# Start of Provided material
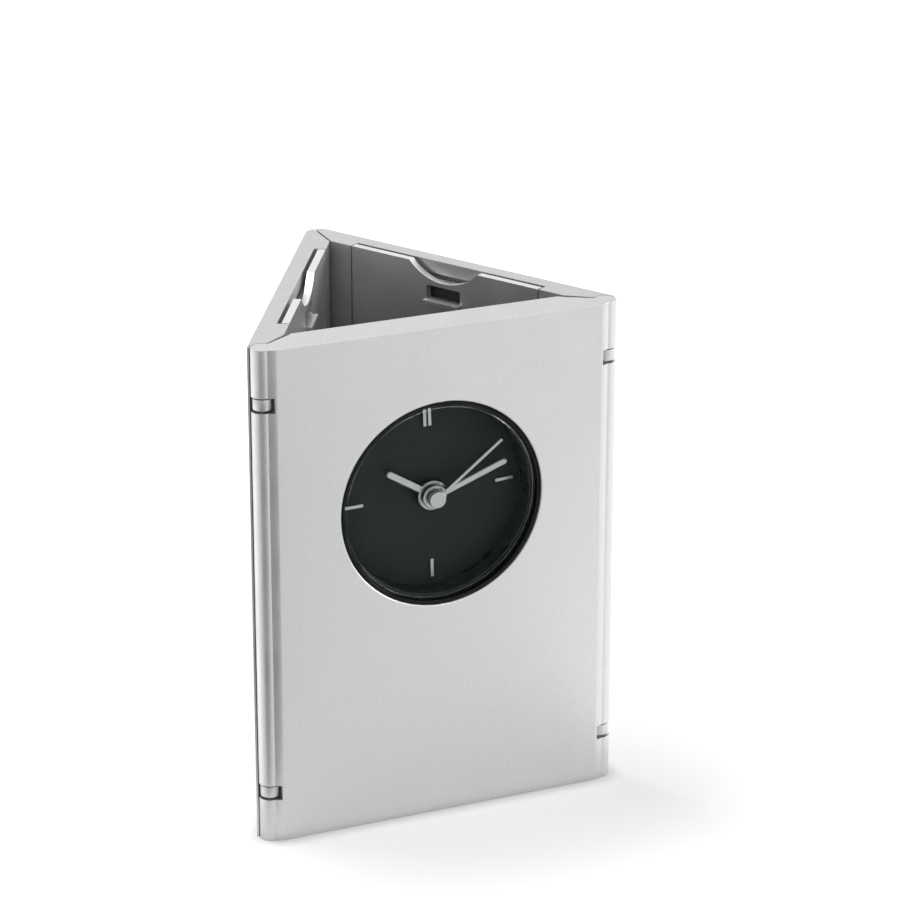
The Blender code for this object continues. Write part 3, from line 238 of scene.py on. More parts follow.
# %% [markdown]
# ## Cutting, joining and easing edges
# A moulding is easiest to describe as a full block from which pockets, holes and notches are taken. The
# cutters are surfaces made with the same helpers, so a cut is as fine as the piece. A turned disc has a
# fan of narrow faces on its flat side. They are merged into one before it is cut, or the cut would leave
# slivers that shade as streaks.
# After the cuts a Bevel modifier eases every sharp edge by a tenth or two of a millimetre. No moulded or
# cast edge is perfectly sharp, and it is the eased edge that catches the light. Weighted normals keep the
# wide faces flat.

# %% Cut, join and ease
FLAT_WITHIN = math.radians(0.3)
SHARP_OVER = math.radians(34.0)
PLATE_EASE = 0.12 * MM
METAL_EASE = 0.05 * MM


def settle(piece):
    """Apply the live modifiers, so that only a plain mesh is left."""
    bpy.context.view_layer.update()
    graph = bpy.context.evaluated_depsgraph_get()
    mesh = bpy.data.meshes.new_from_object(piece.evaluated_get(graph))
    old = piece.data
    piece.modifiers.clear()
    piece.data = mesh
    mesh.name = piece.name
    bpy.data.meshes.remove(old)
    return piece


def combine(piece, others, operation):
    """A Boolean with each of the other shapes, which are used up."""
    for other in others:
        step = piece.modifiers.new(operation, "BOOLEAN")
        step.operation = operation
        step.solver = "EXACT"
        step.object = other
    settle(piece)
    for other in others:
        bpy.data.objects.remove(other, do_unlink=True)
    return piece


def cut(piece, *others):
    """Take the other shapes away."""
    return combine(piece, others, "DIFFERENCE")


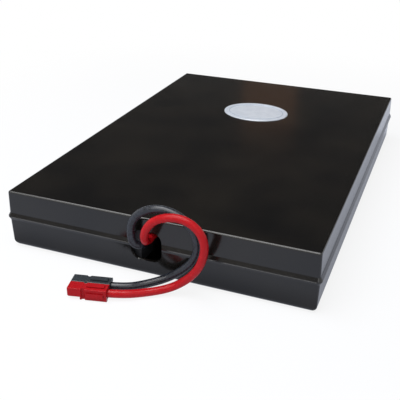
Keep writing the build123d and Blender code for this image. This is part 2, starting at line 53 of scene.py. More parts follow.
ENDS = ("front", "rear")
PLACES = ("outer", "inner")
# How far the seam's ridge stands out of the case's walls
RIDGE_PROUD_MM = 1.2
# Noise rarely leaves the range between these two values
NOISE_LOW = 0.3
NOISE_HIGH = 0.7
# Points of a CAD mesh that lie closer than this are one point
WELD_MM = 0.002
# Triangles of a CAD mesh that turn less than this are one flat face
FLAT_DEG = 1.0
WHITE = "#ffffff"
WARM_WHITE = "#fffaf4"

log = logging.getLogger("battery_cartridge")

Socket = bpy.types.NodeSocket
Value = float | int | str | tuple[float, ...] | Vector | Socket | bpy.types.Material


def linear(colour: str) -> tuple[float, float, float, float]:
    """Turns an sRGB hex colour into linear red, green, blue and alpha.

    Args:
        colour: the colour as it should look, such as "#b01a1e".

    Returns:
        the four linear values that a shader takes.
    """
    levels = [int(colour[place:place + 2], 16) / 255 for place in (1, 3, 5)]
    curve = [level / 12.92 if level <= 0.04045 else ((level + 0.055) / 1.055) ** 2.4 for level in levels]
    return curve[0], curve[1], curve[2], 1.0


def add_node(tree: bpy.types.NodeTree, kind: str, inputs: dict[str | int, Value] | None = None,
             **settings: object) -> bpy.types.Node:
    """Adds one node with its settings, values and links.

    Args:
        tree: the node tree that takes it.
        kind: the node's type name.
        inputs: values, or output sockets to link, by the input's name or number.
        settings: the node's own options.

    Returns:
        the new node.
    """
    node = tree.nodes.new(kind)
    for option, choice in settings.items():
        setattr(node, option, choice)
    for key, value in (inputs or {}).items():
        if isinstance(value, Socket):
            tree.links.new(value, node.inputs[key])
        else:
            node.inputs[key].default_value = value
    return node


def add_maths(tree: bpy.types.NodeTree, operation: str, first: Socket | float,
              second: Socket | float) -> Socket:
    """Adds a sum on two values.

    Args:
        tree: the node tree that takes it.
        operation: what is done with the values, such as "MULTIPLY".
        first: the first value.
        second: the second value.

    Returns:
        the result's socket.
    """
    return add_node(tree, "ShaderNodeMath", {0: first, 1: second}, operation=operation).outputs[0]


def mix_colours(tree: bpy.types.NodeTree, factor: Socket, first: str, second: str) -> Socket:
    """Adds a colour mix.

    Args:
        tree: the node tree that takes it.
        factor: how much of the second colour shows.
        first: the colour at a factor of 0.
        second: the colour at a factor of 1.

    Returns:
        the mixed colour's socket.
    """
    mix = add_node(tree, "ShaderNodeMix", {0: factor}, data_type="RGBA")
    for number, colour in ((6, first), (7, second)):
        mix.inputs[number].default_value = linear(colour)
    return mix.outputs[2]


def per_metre(size_mm: float) -> float:
    """Gives the texture scale at which one feature has a set size.

    Args:
        size_mm: how wide one feature is.

    Returns:
        how many features there are to a metre.
    """
    return 1 / (size_mm * MM)


def blank_material(name: str) -> bpy.types.Material:
    """Makes a material with nothing in its node tree.

    Args:
        name: the material's name.

    Returns:
        the new material.
    """
    material = bpy.data.materials.new(name)
    material.use_nodes = True
    material.node_tree.nodes.clear()
    return material


@dataclass(frozen=True)
class Finish:
    """A surface as it comes from its process, and the values that give its look.

    Attributes:
        name: the material's name.
        colour: its colour in plain light.
        roughness: from 0, a mirror, to 1, chalk.
        ior: how strongly it bends light, where it isn't metal.
        metallic: 1 for bare or plated metal.
        gloss: the level of its reflection, where 0.5 is what the ior gives by itself.
    """

    name: str
    colour: str
    roughness: float
    ior: float = 1.5
    metallic: float = 0.0
    gloss: float = 0.5

    def material(self) -> bpy.types.Material:
        """Builds the material: one shader, dressed by the finish's own pattern.

        Returns:
            the new material.
        """
        material = blank_material(self.name)
        tree = material.node_tree
        values = {"Base Color": linear(self.colour), "Roughness": self.roughness, "Metallic": self.metallic}
        if self.metallic == 0:
            values |= {"IOR": self.ior, "Specular IOR Level": self.gloss}
        shader = add_node(tree, "ShaderNodeBsdfPrincipled", values)
        add_node(tree, "ShaderNodeOutputMaterial", {"Surface": shader.outputs["BSDF"]})
        self.pattern(tree, shader)
        return material

    def pattern(self, tree: bpy.types.NodeTree, shader: bpy.types.Node) -> None:
        """Adds nothing here: each finish below has a pattern of its own.

        Args:
            tree: the material's tree.
            shader: the node that shows the pattern.
        """

    def noise(self, tree: bpy.types.NodeTree, size_mm: float, detail: float = 2.0,
              stretch: tuple[float, float, float] = (1.0, 1.0, 1.0)) -> Socket:
        """Adds noise on the piece's own coordinates.

        Args:
            tree: the material's tree.
            size_mm: the size of one blotch on the object.
            detail: how many finer layers lie on it.
            stretch: how much denser the noise is along x, y and z.

        Returns:
            the noise's grey output.
        """
        place = add_node(tree, "ShaderNodeTexCoord").outputs["Object"]
        turned = add_node(tree, "ShaderNodeMapping", {"Vector": place, "Scale": stretch}).outputs["Vector"]
        values = {"Vector": turned, "Scale": per_metre(size_mm), "Detail": detail}
        return add_node(tree, "ShaderNodeTexNoise", values).outputs["Fac"]

    def spread(self, tree: bpy.types.NodeTree, source: Socket, low: float, high: float) -> Socket:
        """Maps a pattern's usual range to the range from low to high.

        Args:
            tree: the material's tree.
            source: the pattern, from 0 to 1.
            low: the value where the pattern is low.
            high: the value where it is high.

        Returns:
            the mapped value.
        """
        usual = {"Value": source, "From Min": NOISE_LOW, "From Max": NOISE_HIGH}
        values = usual | {"To Min": low, "To Max": high}
        return add_node(tree, "ShaderNodeMapRange", values).outputs["Result"]

    def vary_colour(self, tree: bpy.types.NodeTree, shader: bpy.types.Node, source: Socket,
                    second: str) -> None:
        """Lets the colour drift to a second one by a pattern.

        Args:
            tree: the material's tree.
            shader: the node that takes the colour.
            source: the pattern, from 0 to 1.
            second: the colour where the pattern is high.
        """
        factor = self.spread(tree, source, 0.0, 1.0)
        tree.links.new(mix_colours(tree, factor, self.colour, second), shader.inputs["Base Color"])

    def vary_roughness(self, tree: bpy.types.NodeTree, shader: bpy.types.Node, source: Socket,
                       less: float, more: float) -> None:
        """Lets the roughness drift round its own value by a pattern.

        Args:
            tree: the material's tree.
            shader: the node that takes the roughness.
            source: the pattern, from 0 to 1.
            less: how far it falls where the pattern is low.
            more: how far it rises where the pattern is high.
        """
        roughness = self.spread(tree, source, self.roughness - less, self.roughness + more)
        tree.links.new(roughness, shader.inputs["Roughness"])

    def bump(self, tree: bpy.types.NodeTree, height: Socket, depth_mm: float,
             under: Socket | None = None) -> Socket:
        """Turns a pattern into relief.

        Args:
            tree: the material's tree.
            height: the pattern, from 0 to 1.
            depth_mm: how deep the relief is.
            under: a relief that this one lies on.

        Returns:
            the normal that the shader takes.
        """
        values = {"Height": height, "Distance": depth_mm * MM, "Strength": 1.0}
        if under:
            values["Normal"] = under
        return add_node(tree, "ShaderNodeBump", values).outputs["Normal"]


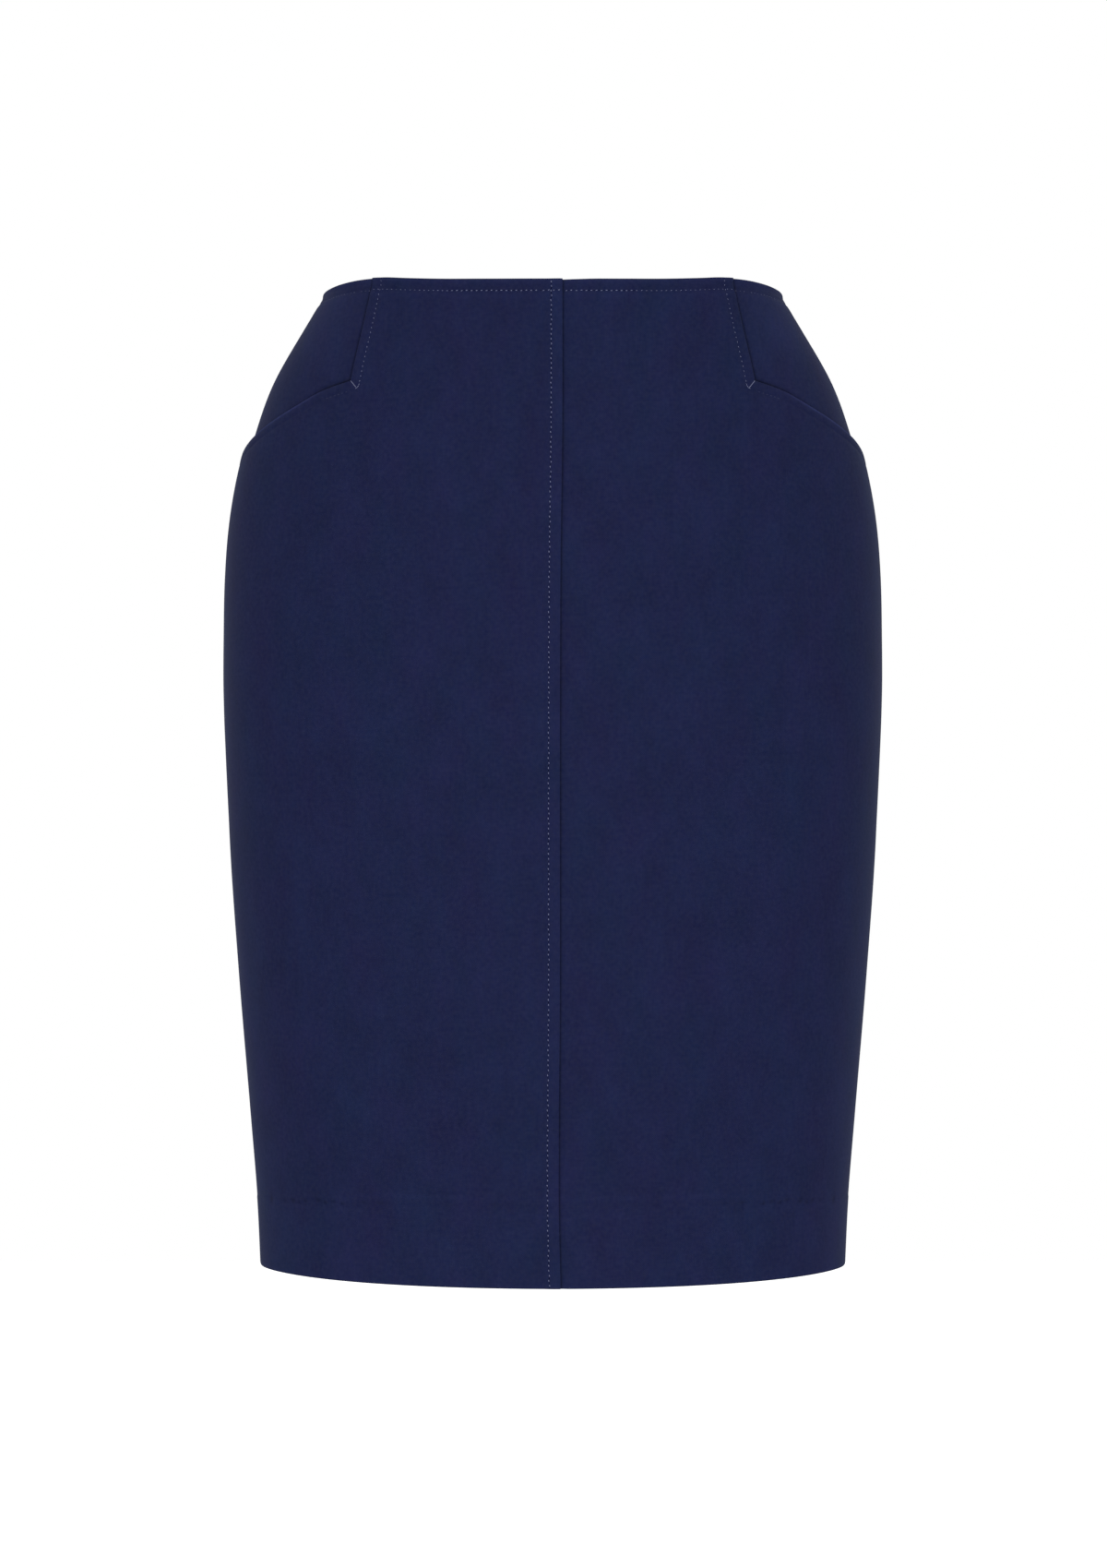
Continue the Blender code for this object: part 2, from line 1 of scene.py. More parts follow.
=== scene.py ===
"""The looks of a pencil skirt: its cloth, seams, stitching and concealed zip, in a plain white studio.

Metres, +Z up.  The wearer faces -Y, and +X is the wearer's left.  The origin is the middle of the
waist opening.  A place on the skirt is a share of the half girth (0 at the centre front, 1 at the
centre back) and a drop below the waist edge.  A lift stands it off the worn shape.
"""

import logging
import math
from dataclasses import dataclass, replace
from enum import Enum
from functools import cache
from typing import Callable, ClassVar, NamedTuple, Sequence

import bmesh
import bpy
import numpy as np
from mathutils import Matrix, Vector


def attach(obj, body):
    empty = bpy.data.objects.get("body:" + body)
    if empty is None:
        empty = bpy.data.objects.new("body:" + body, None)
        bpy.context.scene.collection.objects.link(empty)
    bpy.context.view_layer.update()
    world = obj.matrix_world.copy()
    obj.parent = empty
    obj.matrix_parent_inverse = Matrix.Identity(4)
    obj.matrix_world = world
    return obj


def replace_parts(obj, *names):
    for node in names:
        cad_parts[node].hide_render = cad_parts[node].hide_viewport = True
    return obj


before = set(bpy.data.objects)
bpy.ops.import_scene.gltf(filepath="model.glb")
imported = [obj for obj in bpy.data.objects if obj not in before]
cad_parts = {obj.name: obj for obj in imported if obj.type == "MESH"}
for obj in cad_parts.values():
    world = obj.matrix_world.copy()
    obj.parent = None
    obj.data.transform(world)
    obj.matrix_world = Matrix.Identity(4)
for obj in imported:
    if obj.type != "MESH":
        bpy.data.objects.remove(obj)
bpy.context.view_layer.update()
LOG = logging.getLogger("pencil_skirt")

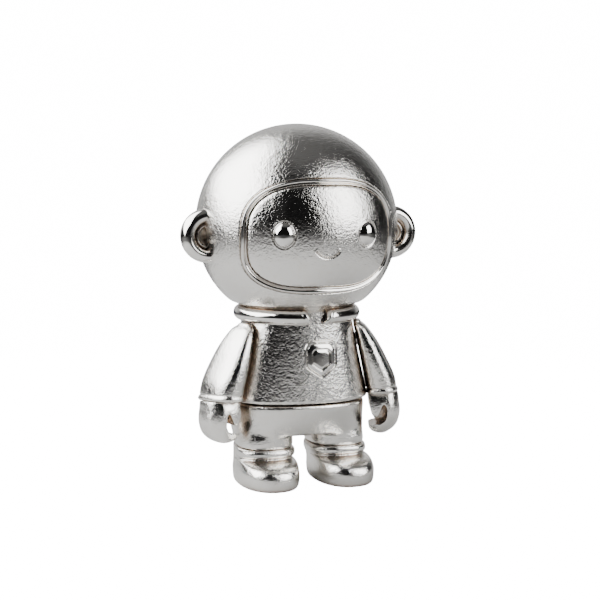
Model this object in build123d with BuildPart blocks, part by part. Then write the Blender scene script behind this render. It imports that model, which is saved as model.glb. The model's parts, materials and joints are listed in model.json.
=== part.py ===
# End of Provided material
**What the task requires**
Print the material above verbatim, first line through the line containing "METAL_EASE = 0.05 * MM", both included.

**In response**
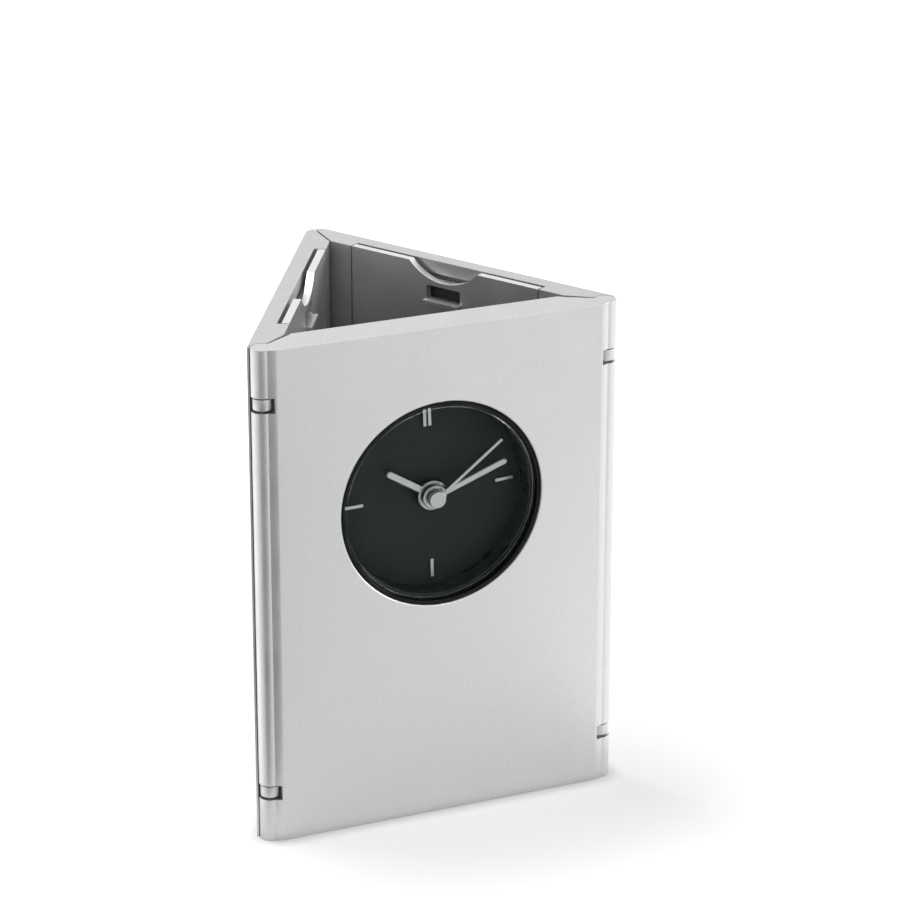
The Blender code for this object continues. Write part 3, from line 238 of scene.py on. More parts follow.
# %% [markdown]
# ## Cutting, joining and easing edges
# A moulding is easiest to describe as a full block from which pockets, holes and notches are taken. The
# cutters are surfaces made with the same helpers, so a cut is as fine as the piece. A turned disc has a
# fan of narrow faces on its flat side. They are merged into one before it is cut, or the cut would leave
# slivers that shade as streaks.
# After the cuts a Bevel modifier eases every sharp edge by a tenth or two of a millimetre. No moulded or
# cast edge is perfectly sharp, and it is the eased edge that catches the light. Weighted normals keep the
# wide faces flat.

# %% Cut, join and ease
FLAT_WITHIN = math.radians(0.3)
SHARP_OVER = math.radians(34.0)
PLATE_EASE = 0.12 * MM
METAL_EASE = 0.05 * MM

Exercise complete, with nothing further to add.